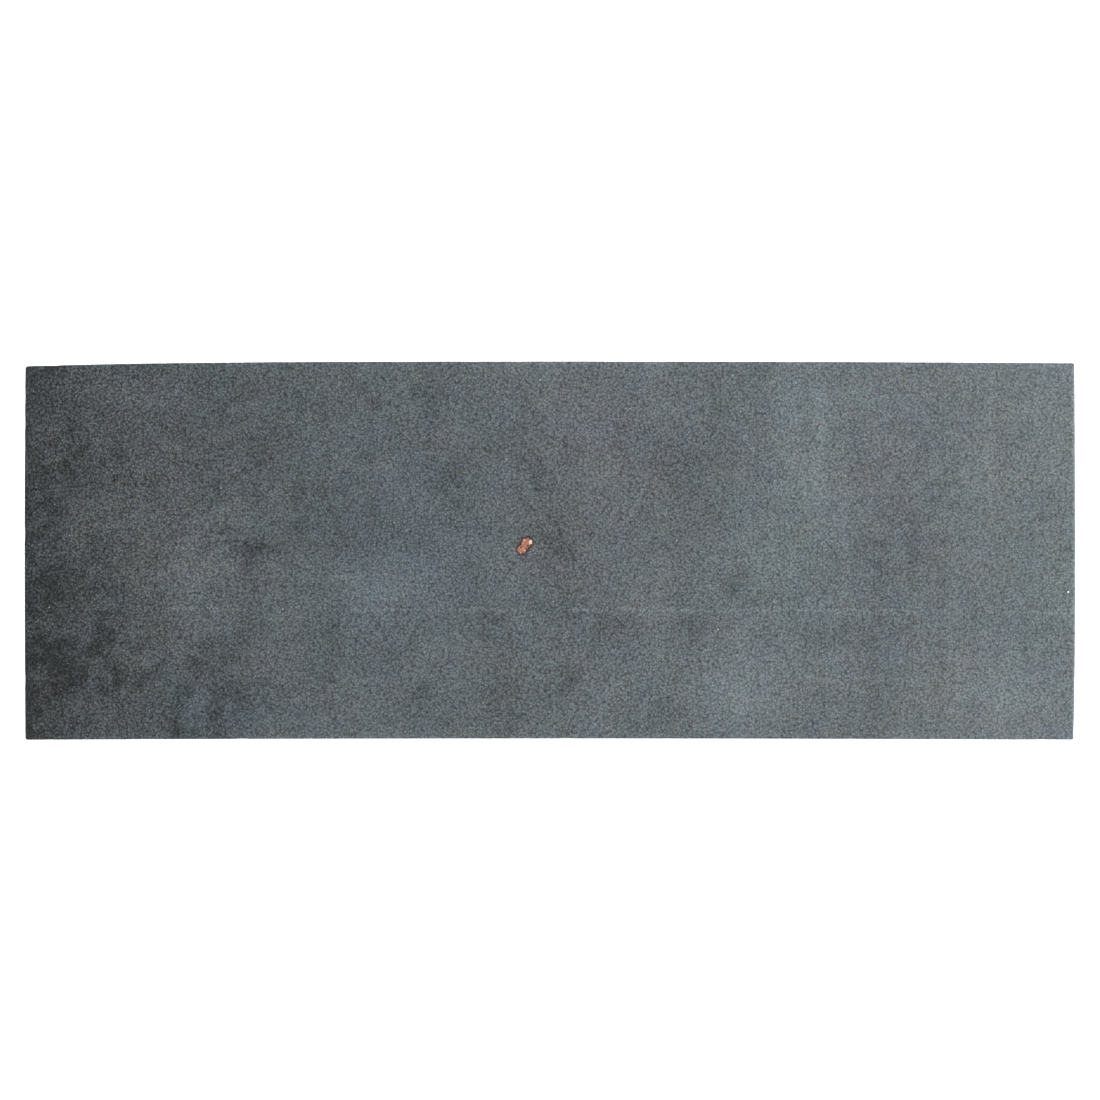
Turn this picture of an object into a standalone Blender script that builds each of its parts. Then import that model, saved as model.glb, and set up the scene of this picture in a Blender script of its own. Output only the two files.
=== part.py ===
# A granite slab for tooling, skiving and setting leather on. One sawn and honed stone, with a
# feldspar inclusion in its top face, stands on four self-adhesive rubber feet.
#
# Metres, +Z up. The origin is on the plane that the feet stand on, under the middle of the slab.
# +X runs along the slab to its right end, and -Y is its front.

import math

import bmesh
import bpy
from mathutils import Matrix, Vector

INCH = 0.0254
GAP = 0.0003  # kept between two pieces that touch

# The stone
SLAB_LENGTH = 14 * INCH
SLAB_WIDTH = 0.1282
SLAB_THICKNESS = 0.030
ARRIS_WIDTH = 0.0008  # the eased edge, all round the stone
ARRIS_STEPS = 3
LONG_EDGE_STEPS = 12
SHORT_EDGE_STEPS = 6

# Saw cuts aren't quite straight. A bow above zero falls away at both ends of its edge, a bow
# below zero is hollow in the middle, and a taper falls away at the edge's -X or -Y end alone.
FRONT_BOW = -0.00044
BACK_BOW = 0.00055
BACK_TAPER = 0.0011
LEFT_BOW = 0.00025
RIGHT_BOW = 0.00025
RIGHT_TAPER = 0.0004
TAPER_POWER = 4

# The inclusion: two lobes of feldspar, long and narrow, ground flush with the top face
INCLUSION_X = -0.0086
INCLUSION_Y = 0.0017
INCLUSION_TURN = math.radians(54)
INCLUSION_LENGTH = 0.0066
INCLUSION_WIDTH = 0.0034
INCLUSION_DEPTH = 0.0024
INCLUSION_WAIST = 0.10  # how far the waist between the lobes is drawn in, as a share of the radius
INCLUSION_SINK = 0.00005
INCLUSION_SIDES = 24
INCLUSION_RINGS = 6

# The feet: turned shapes, with a foam adhesive disc between each foot and the stone
FOOT_RADIUS = 0.0100
FOOT_SOLE_RADIUS = 0.0088
FOOT_HEIGHT = 0.0050
FOOT_LAND = 0.0008  # the upright band under the foot's top face
FOOT_ROUNDING = 0.0008
FOOT_ROUNDING_STEPS = 4
FOOT_RECESS_RADIUS = 0.0040
FOOT_RECESS_DEPTH = 0.0006
FOOT_SIDES = 48
FOOT_END_INSET = 0.026  # from the slab's end to a foot's centre
FOOT_SIDE_INSET = 0.022  # from the slab's long side to a foot's centre
ADHESIVE_RADIUS = 0.0092
ADHESIVE_THICKNESS = 0.0008

ADHESIVE_BOTTOM = FOOT_HEIGHT + GAP
SLAB_BOTTOM = ADHESIVE_BOTTOM + ADHESIVE_THICKNESS + GAP
SLAB_TOP = SLAB_BOTTOM + SLAB_THICKNESS


def clear_scene():
    for obj in list(bpy.data.objects):
        bpy.data.objects.remove(obj)


def material(name, colour, roughness, metallic=0.0):
    made = bpy.data.materials.new(name)
    made.use_nodes = True
    made.diffuse_color = (*colour, 1.0)
    shader = made.node_tree.nodes["Principled BSDF"]
    shader.inputs["Base Color"].default_value = (*colour, 1.0)
    shader.inputs["Roughness"].default_value = roughness
    shader.inputs["Metallic"].default_value = metallic
    return made


def mesh_from(bm, name):
    bmesh.ops.recalc_face_normals(bm, faces=bm.faces)
    mesh = bpy.data.meshes.new(name)
    bm.to_mesh(mesh)
    bm.free()
    return mesh


def add_object(name, mesh, look=None, location=(0.0, 0.0, 0.0), parent=None):
    obj = bpy.data.objects.new(name, mesh)
    obj.location = location
    obj.parent = parent
    bpy.context.scene.collection.objects.link(obj)
    if look:
        obj.data.materials.append(look)
    return obj


def inward(along, bow, taper=0.0):
    """How far an edge lies inside the slab's full size, at -1 to 1 along the edge."""
    hollow = max(0.0, -bow)
    return hollow + bow * along**2 + taper * max(0.0, -along) ** TAPER_POWER


def sawn_point(u, v):
    """A point of the slab's plan, at -1 to 1 along its length and across its width."""
    left = inward(v, LEFT_BOW)
    right = inward(v, RIGHT_BOW, RIGHT_TAPER)
    front = inward(u, FRONT_BOW)
    back = inward(u, BACK_BOW, BACK_TAPER)
    x = u * SLAB_LENGTH / 2 + left * (1 - u) / 2 - right * (1 + u) / 2
    y = v * SLAB_WIDTH / 2 + front * (1 - v) / 2 - back * (1 + v) / 2
    return x, y


def slab_outline():
    """The plan's points, anticlockwise from the front left corner."""
    along = [2 * i / LONG_EDGE_STEPS - 1 for i in range(LONG_EDGE_STEPS)]
    across = [2 * i / SHORT_EDGE_STEPS - 1 for i in range(SHORT_EDGE_STEPS)]
    front = [sawn_point(u, -1) for u in along]
    right = [sawn_point(1, v) for v in across]
    back = [sawn_point(-u, 1) for u in along]
    left = [sawn_point(-1, -v) for v in across]
    return front + right + back + left


def slab_mesh():
    bm = bmesh.new()
    outline = slab_outline()
    underside = bm.faces.new([bm.verts.new((x, y, 0.0)) for x, y in outline])
    raised = bmesh.ops.extrude_face_region(bm, geom=[underside])["geom"]
    top = [item for item in raised if isinstance(item, bmesh.types.BMVert)]
    bmesh.ops.translate(bm, vec=(0, 0, SLAB_THICKNESS), verts=top)
    return mesh_from(bm, "stone_slab")


def lobed_radius(turn, grow):
    """The inclusion's plan: an ellipse with a waist drawn in across its short axis."""
    long = INCLUSION_LENGTH / 2 + grow
    short = INCLUSION_WIDTH / 2 + grow
    ellipse = long * short / math.hypot(short * math.cos(turn), long * math.sin(turn))
    return ellipse * (1 - INCLUSION_WAIST * math.sin(turn) ** 8)


def bowl_mesh(name, grow, top):
    """The inclusion's rounded body with a flat face at the height top, grown by grow all round."""
    bm = bmesh.new()
    turns = [2 * math.pi * i / INCLUSION_SIDES for i in range(INCLUSION_SIDES)]
    rings = []
    if top > 0:
        rings.append((1.0, top))
    for i in range(INCLUSION_RINGS):
        dip = math.pi / 2 * i / INCLUSION_RINGS
        level = min(0.0, top) - (INCLUSION_DEPTH + grow) * math.sin(dip)
        rings.append((math.cos(dip), level))
    loops = []
    for share, level in rings:
        radii = [lobed_radius(turn, grow) * share for turn in turns]
        places = [(r * math.cos(a), r * math.sin(a), level) for r, a in zip(radii, turns)]
        loops.append([bm.verts.new(place) for place in places])
    bm.faces.new(loops[0])
    for upper, lower in zip(loops, loops[1:]):
        for i in range(INCLUSION_SIDES):
            after = (i + 1) % INCLUSION_SIDES
            bm.faces.new((upper[i], lower[i], lower[after], upper[after]))
    deepest = bm.verts.new((0, 0, min(0.0, top) - INCLUSION_DEPTH - grow))
    for i in range(INCLUSION_SIDES):
        bm.faces.new((loops[-1][i], deepest, loops[-1][(i + 1) % INCLUSION_SIDES]))
    bmesh.ops.rotate(bm, matrix=Matrix.Rotation(INCLUSION_TURN, 3, "Z"), verts=bm.verts)
    return mesh_from(bm, name)


def turned_mesh(name, profile, sides):
    """A solid of revolution about Z. The profile is a list of (radius, height) pairs from axis to axis."""
    bm = bmesh.new()
    verts = [bm.verts.new((radius, 0.0, height)) for radius, height in profile]
    edges = [bm.edges.new(pair) for pair in zip(verts, verts[1:])]
    bmesh.ops.spin(
        bm,
        geom=verts + edges,
        cent=(0, 0, 0),
        axis=(0, 0, 1),
        angle=2 * math.pi,
        steps=sides,
        use_merge=True,
    )
    bmesh.ops.remove_doubles(bm, verts=bm.verts, dist=1e-6)
    mesh = mesh_from(bm, name)
    mesh.shade_smooth()
    mesh.set_sharp_from_angle(angle=math.radians(35))
    return mesh


def foot_mesh():
    """The foot stands on z = 0: a recessed sole, a rounded rim, a drafted side and a flat top."""
    profile = [(0.0, FOOT_RECESS_DEPTH), (FOOT_RECESS_RADIUS, FOOT_RECESS_DEPTH)]
    profile.append((FOOT_RECESS_RADIUS + FOOT_RECESS_DEPTH, 0.0))
    centre = Vector((FOOT_SOLE_RADIUS - FOOT_ROUNDING, FOOT_ROUNDING))
    for i in range(FOOT_ROUNDING_STEPS + 1):
        turn = math.pi / 2 * (i / FOOT_ROUNDING_STEPS - 1)
        profile.append(tuple(centre + FOOT_ROUNDING * Vector((math.cos(turn), math.sin(turn)))))
    profile.append((FOOT_RADIUS, FOOT_HEIGHT - FOOT_LAND))
    profile.append((FOOT_RADIUS, FOOT_HEIGHT))
    profile.append((0.0, FOOT_HEIGHT))
    return turned_mesh("foot", profile, FOOT_SIDES)


def adhesive_mesh():
    edge = [(ADHESIVE_RADIUS, 0.0), (ADHESIVE_RADIUS, ADHESIVE_THICKNESS)]
    profile = [(0.0, 0.0), *edge, (0.0, ADHESIVE_THICKNESS)]
    return turned_mesh("adhesive_disc", profile, FOOT_SIDES)


def build_stone():
    granite = material("granite", (0.120, 0.136, 0.147), 0.55)
    feldspar = material("feldspar", (0.52, 0.22, 0.13), 0.45)

    stone = add_object("stone_slab", slab_mesh(), granite, (0, 0, SLAB_BOTTOM))
    arris = stone.modifiers.new("arris", "BEVEL")
    arris.width = ARRIS_WIDTH
    arris.segments = ARRIS_STEPS
    arris.limit_method = "ANGLE"
    arris.angle_limit = math.radians(40)

    inclusion_place = (INCLUSION_X, INCLUSION_Y, SLAB_TOP)
    cutter_mesh = bowl_mesh("pocket_cutter", GAP, top=0.001)
    cutter = add_object("pocket_cutter", cutter_mesh, location=inclusion_place)
    cutter.hide_render = True
    cutter.display_type = "WIRE"
    pocket = stone.modifiers.new("pocket", "BOOLEAN")
    pocket.operation = "DIFFERENCE"
    pocket.solver = "EXACT"
    pocket.object = cutter

    body = bowl_mesh("feldspar_inclusion", 0.0, top=-INCLUSION_SINK)
    add_object("feldspar_inclusion", body, feldspar, inclusion_place)


def build_feet():
    rubber = material("rubber", (0.018, 0.018, 0.019), 0.8)
    foam = material("adhesive_foam", (0.62, 0.62, 0.60), 0.7)
    foot = foot_mesh()
    disc = adhesive_mesh()
    foot.materials.append(rubber)
    disc.materials.append(foam)
    x = SLAB_LENGTH / 2 - FOOT_END_INSET
    y = SLAB_WIDTH / 2 - FOOT_SIDE_INSET
    for row, side_y in (("front", -y), ("back", y)):
        for end, side_x in (("left", -x), ("right", x)):
            corner = add_object(f"corner_{row}_{end}", None, location=(side_x, side_y, 0))
            add_object(f"foot_{row}_{end}", foot, parent=corner)
            above_foot = (0, 0, ADHESIVE_BOTTOM)
            add_object(f"adhesive_{row}_{end}", disc, location=above_foot, parent=corner)


clear_scene()
build_stone()
build_feet()
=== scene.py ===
# A granite slab for leatherwork: the looks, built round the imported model.
# Lengths are in metres. Materials, clouds, saw marks and chips are worked out in millimetres.

import math

import bmesh
import bpy
from mathutils import Matrix, Vector


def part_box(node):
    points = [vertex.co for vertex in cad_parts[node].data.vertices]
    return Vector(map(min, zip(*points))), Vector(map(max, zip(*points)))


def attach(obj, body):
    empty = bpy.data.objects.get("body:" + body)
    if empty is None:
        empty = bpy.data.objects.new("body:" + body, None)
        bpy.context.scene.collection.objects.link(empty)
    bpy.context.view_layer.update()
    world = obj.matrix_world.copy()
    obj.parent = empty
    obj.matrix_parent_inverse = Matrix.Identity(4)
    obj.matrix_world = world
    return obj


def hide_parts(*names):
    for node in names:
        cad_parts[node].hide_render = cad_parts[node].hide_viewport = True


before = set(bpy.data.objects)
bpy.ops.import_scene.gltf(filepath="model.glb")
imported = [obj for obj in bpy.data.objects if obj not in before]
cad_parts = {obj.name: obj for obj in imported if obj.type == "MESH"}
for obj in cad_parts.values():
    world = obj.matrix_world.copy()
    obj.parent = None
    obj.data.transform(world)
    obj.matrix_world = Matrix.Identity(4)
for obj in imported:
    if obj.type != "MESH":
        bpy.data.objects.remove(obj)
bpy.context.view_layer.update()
mm = 0.001
print("frame loaded:", len(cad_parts), "nodes")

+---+

WHAT IS ASKED: Return nothing but the lines from the first line of the listing through the line with "TAPER_POWER = 4", please, keeping every one of them unchanged.

TASK OUTPUT:
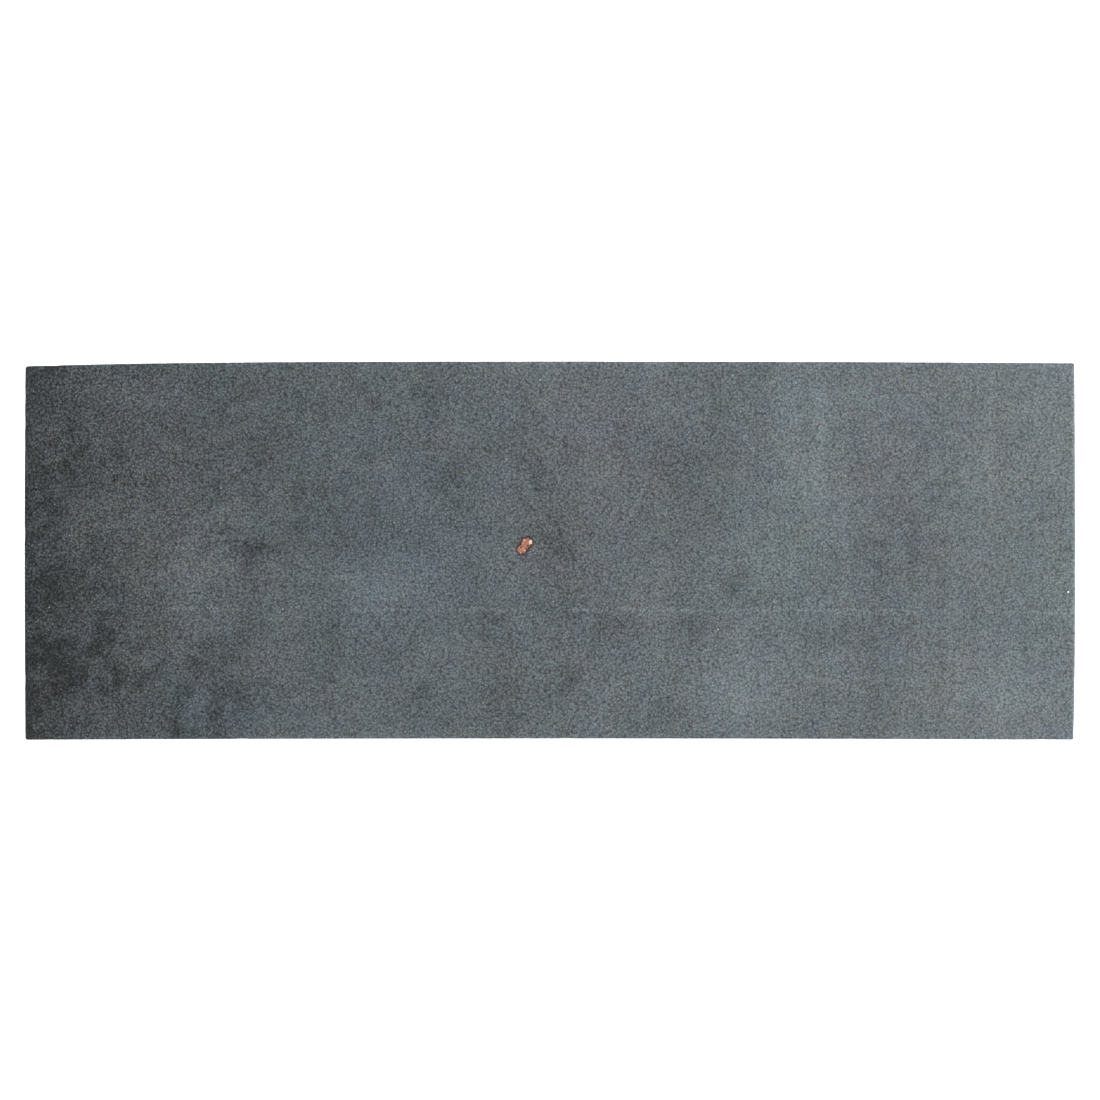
Turn this picture of an object into a standalone Blender script that builds each of its parts. Then import that model, saved as model.glb, and set up the scene of this picture in a Blender script of its own. Output only the two files.
=== part.py ===
# A granite slab for tooling, skiving and setting leather on. One sawn and honed stone, with a
# feldspar inclusion in its top face, stands on four self-adhesive rubber feet.
#
# Metres, +Z up. The origin is on the plane that the feet stand on, under the middle of the slab.
# +X runs along the slab to its right end, and -Y is its front.

import math

import bmesh
import bpy
from mathutils import Matrix, Vector

INCH = 0.0254
GAP = 0.0003  # kept between two pieces that touch

# The stone
SLAB_LENGTH = 14 * INCH
SLAB_WIDTH = 0.1282
SLAB_THICKNESS = 0.030
ARRIS_WIDTH = 0.0008  # the eased edge, all round the stone
ARRIS_STEPS = 3
LONG_EDGE_STEPS = 12
SHORT_EDGE_STEPS = 6

# Saw cuts aren't quite straight. A bow above zero falls away at both ends of its edge, a bow
# below zero is hollow in the middle, and a taper falls away at the edge's -X or -Y end alone.
FRONT_BOW = -0.00044
BACK_BOW = 0.00055
BACK_TAPER = 0.0011
LEFT_BOW = 0.00025
RIGHT_BOW = 0.00025
RIGHT_TAPER = 0.0004
TAPER_POWER = 4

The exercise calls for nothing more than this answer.